Only Richard Eyre seemed to rise above the imitation game, stylishly suggesting his beard with some white bobbles that suddenly appeared above his very smart designer black woolly scarf. Mind you, I couldn't ask him any more about it as he was unsurprisingly reluctant to engage me in conversation after my less than riotously enthusiastic notice of Quartermaine's Terms.

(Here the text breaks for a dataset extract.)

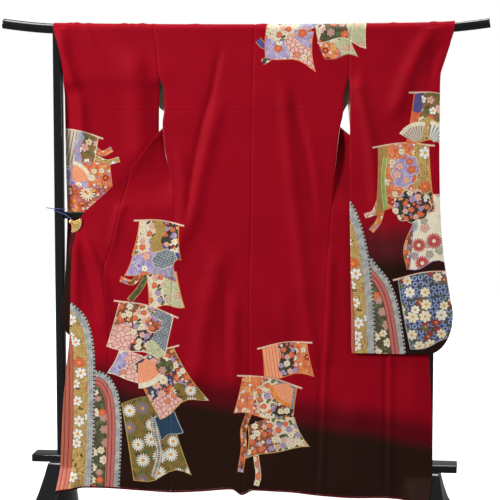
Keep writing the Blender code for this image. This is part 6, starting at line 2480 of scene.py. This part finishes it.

Broadbent wasn't the only Oscar winner in the room ("Stone the crows!"). There was also Lindy Hemming, who collected her golden doorstop for her costumes on Leigh's Topsy-Turvey in 1999. Other key behind-the-scenes colleagues included Kenith Trodd and Les Blair, both formatively cooperative producers in Leigh's early days making films for the BBC; David Aukin who commissioned stage plays at Hampstead Theatre (including Abigail's Party); film historian Colin Ford and London Film School boss Ben Gibson (where Leigh is an active board member); wizard theatre sound man John Leonard; and Leigh's current producer, Georgina Lowe, and ace publicist Jonathan Rutter.
Half the fun of the evening was in working out who the hell was who under the face hair. Actors Helen Cooper, Samantha Spiro and Paul Jesson took great delight in fooling people for as long as they could. Then a call to arms: a klezma band took the stage, people started dancing in circles as if they were in Zorba the Greek, and Leigh himself was born aloft on a chair, waving benignly and good-naturedly to his milling chorus of lookalikes.
The moment had come for the cake: it was, of course, another Mike Leigh face job. It looked more than good enough to eat, and soon was being eaten, even though he'd blown all over it for about half an hour putting out his candles. The bar stayed open, the Turkish buffet ranged out simply in two dozen large plastic tubs on a long trestle table was delicious, and the night was young. Younger, at any rate, than Mike Leigh, though when I last looked he was turning into a leprechaun.